Alors que l’antisémitisme s’affiche de nouveau sans retenue dans nos sociétés occidentales malades, souvent associé à l’antimaçonnisme et à toutes les formes de stigmatisation des minorités, voici un ouvrage plein de subtilité et de profondeur.
L’humour est souvent le dernier rempart contre le désespoir absolu des victimes d’exactions, c’est particulièrement le cas des communautés juives dans le monde, une manière de puiser en soi des ressources insoupçonnées. C’est également une forme de résistance contre l’oppresseur, une résistance impossible à réduire.
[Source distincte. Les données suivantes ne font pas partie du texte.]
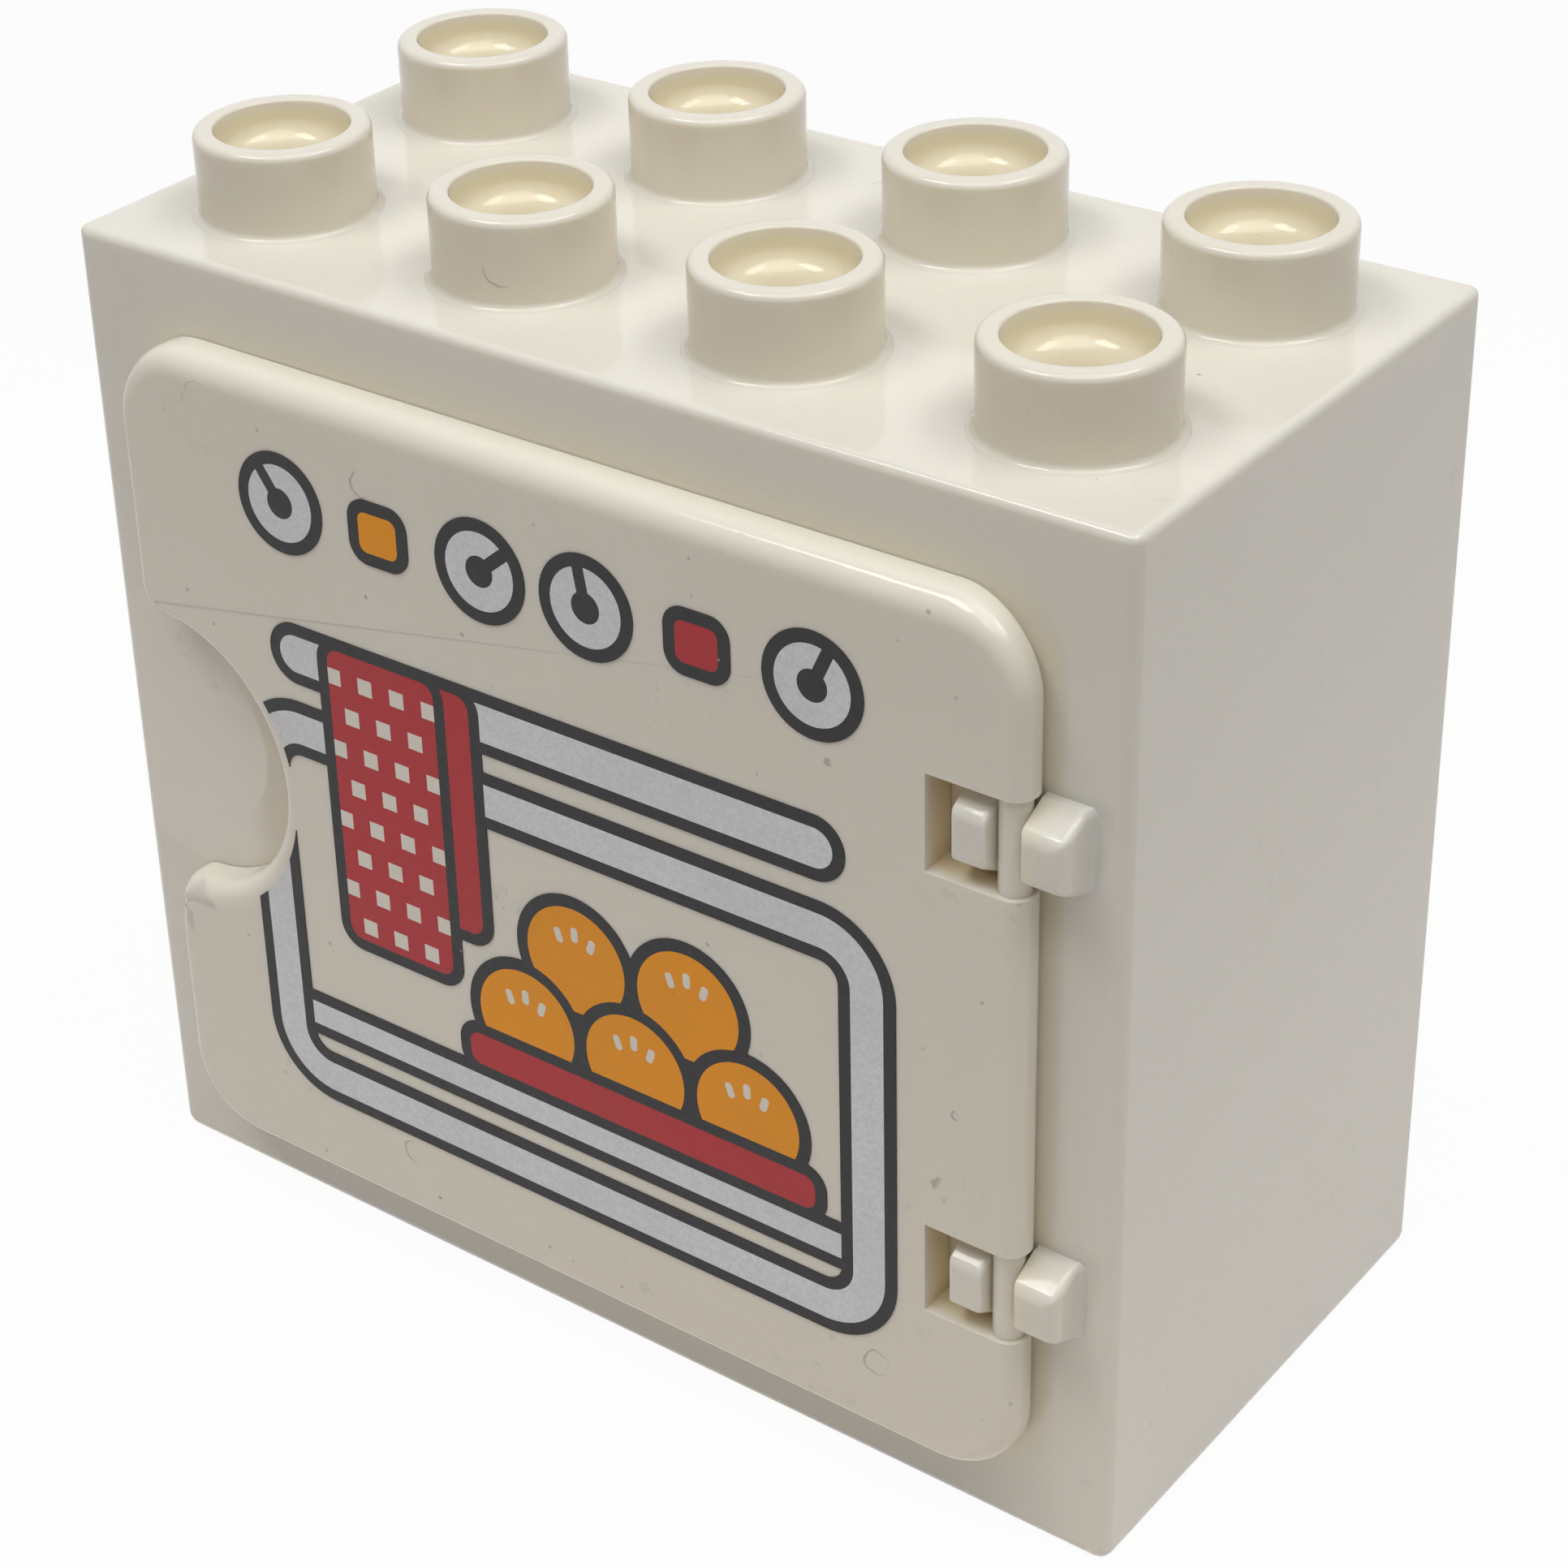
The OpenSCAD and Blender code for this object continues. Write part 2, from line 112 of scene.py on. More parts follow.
class StudSettings(bpy.types.PropertyGroup):
    """Sizes of the studs and of the tubes that grip them."""

    pitch: length("Pitch", "Distance between neighbouring studs", 16.0)
    radius: length("Radius", "Radius of a stud", 4.65)
    height: length("Height", "Height of a stud", 4.6)
    recess_radius: length("Recess radius", "Radius of the recess at the rim", 3.55)
    recess_depth: length("Recess depth", "Depth of the recess", 2.3)
    outer_round: length("Outer rounding", "Rounding of the rim's outer edge", 0.42)
    inner_round: length("Inner rounding", "Rounding of the rim's inner edge", 0.15)
    foot_round: length("Foot rounding", "Fillet between a stud and the top", 0.38)
    tube_radius: length("Tube radius", "Outer radius of an underside tube", 6.61)
    tube_wall: length("Tube wall", "Wall thickness of an underside tube", 1.2)
    rib_reach: length("Rib reach", "How far a grip rib stands out from its wall", 1.4)
    rib_width: length("Rib width", "Width of a grip rib", 1.2)
    rib_height: length("Rib height", "Height of a grip rib", 7.0)


class DoorSettings(bpy.types.PropertyGroup):
    """Sizes of the door and of its hinge."""

    thickness: length("Thickness", "Thickness of the door", DOOR_HIGH[1] - DOOR_LOW[1])
    seating: length("Seating", "How much closer to the face the shown door lies", 0.05)
    back_edge: length("Back edge", "Rounding of the door's back edge", 0.04)
    corner: length("Corners", "Radius of the door's corners", 4.5)
    front_edge: length("Front edge", "Rounding of the door's front edge", 0.7)
    top_edge: length("Upper edge", "Rounding of the door's upper edge", 1.4)
    notch_edge: length("Notch edge", "Rounding of the notch's front edge", 0.9)
    lip_edge: length("Lip edge", "Rounding of the front edge at the notch's lower lip", 1.6)
    notch_radius: length("Notch radius", "Radius of the finger notch", 8.3)
    notch_inset: length("Notch inset", "How far the notch's centre lies inside the free edge", 0.9)
    notch_lip: length("Notch lip", "Rounding where the notch meets the free edge", 1.7)
    rod_radius: length("Rod radius", "Radius of the hinge rod in the clips", 0.8)
    clip_span: length("Clip span", "Distance between the clips", 25.4)
    clip_height: length("Clip height", "Height of a clip at the cabinet's face", 4.9)
    clip_tip: length("Clip tip", "Height of a clip at its tips", 2.2)
    clip_reach: length("Clip reach", "How far a clip stands out from the face", 2.4)
    tongue_width: length("Tongue width", "Width of the inner jaw of a clip", 1.9)
    jaw_width: length("Jaw width", "Width of the outer jaw of a clip", 2.4)
    jaw_height: length("Jaw height", "Height of the outer jaw at the cabinet's face", 4.5)
    window_width: length("Window width", "Width of a window beside the rod", 3.4)


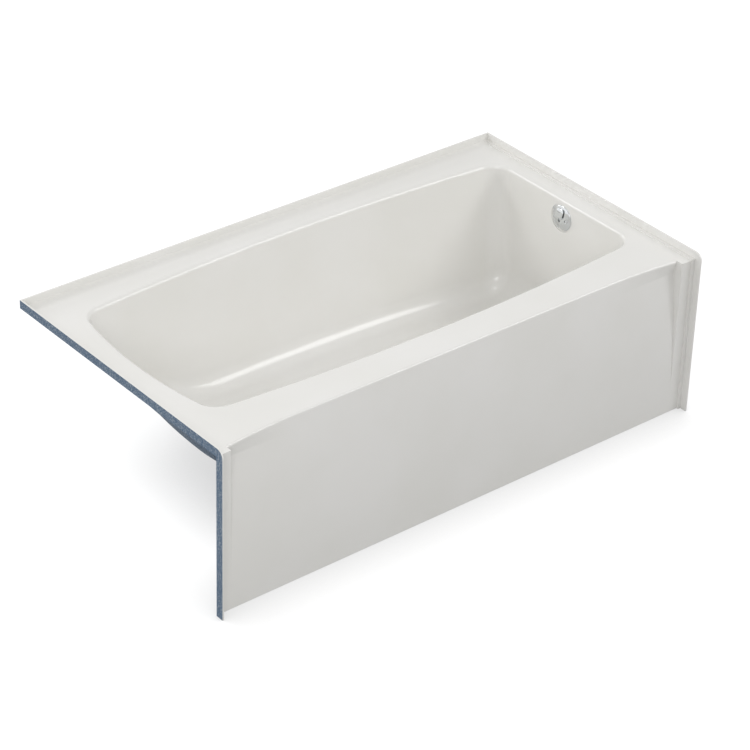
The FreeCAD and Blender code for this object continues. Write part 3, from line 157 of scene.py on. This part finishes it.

Richard Papp est anthropologue. Il étudie depuis longtemps la communauté religieuse de la place de Bethlen à Budapest, en Hongrie. Il publia un premier compte-rendu de ses travaux en 2004. Son observation est dite participante, puisqu’il fut totalement intégré à cette communauté au point de vivre, comme d’autres chercheurs très intégrés, le phénomène de « home blindness », dont il finit par s’affranchir pour prendre conscience de l’importance de l’humour comme sujet d’étude.
« L’humour, dit-il, est en effet un élément culturel qui s’avère déterminant dans la vie de la communauté juive hongroise. « L’humour est indissociable de la synagogue. Sans lui, comprendre cette religion et cette communauté serait très probablement impossible. Les supporter serait particulièrement difficile, tout autant que le fait d’endurer la vie elle-même » écrivait le regretté Tamàs Raj, un rabbin fort estimé dans toute la communauté juive hongroise, dans son ouvrage intitulé 100 + 1 histoires yiddish. »
Et de poser la question : « Mais qu’est-ce donc que l’humour juif ? ». Finalement, c’est une blague qui le définit le mieux : « c’est une histoire qu’un non-juif ne comprendra jamais, tandis qu’un juif, lui, n’y prêtera même pas attention parce qu’il la connaît déjà et qu’il est capable de la raconter beaucoup mieux ».
« Mener des recherches sur l’humour permet non seulement de déterminer quelles identités particulières et quelles situations de vie y sont associées, mais aussi de mieux comprendre les récits culturels que cet humour interprète, des situations de vie précises, des stratégies identitaires et culturelles, ainsi que les composantes complexes d’une synagogue de la communauté contemporaine de Budapest. Voilà donc l’objectif de ce travail. »
Ce livre, rédigé en 2018, alors que la communauté juive de la place Bethlen de Budapest fêtait le 86ème anniversaire de sa fondation, est divertissant par l’humour qu’il rapporte à travers les fameuses « blagues juives », certaines connues en dehors de la communauté, d’autres non, et surtout, nous permet d’approfondir notre connaissance des cultures juives, si riches et si complexes. Mais, Richard Papp nous alerte aussi sur l’usage que nous pouvons faire de ces blagues, parfois utilisées par les antisémites. « Nous pouvons rire de tout, enseignait Pierre Desproges, mais pas avec n’importe qui. »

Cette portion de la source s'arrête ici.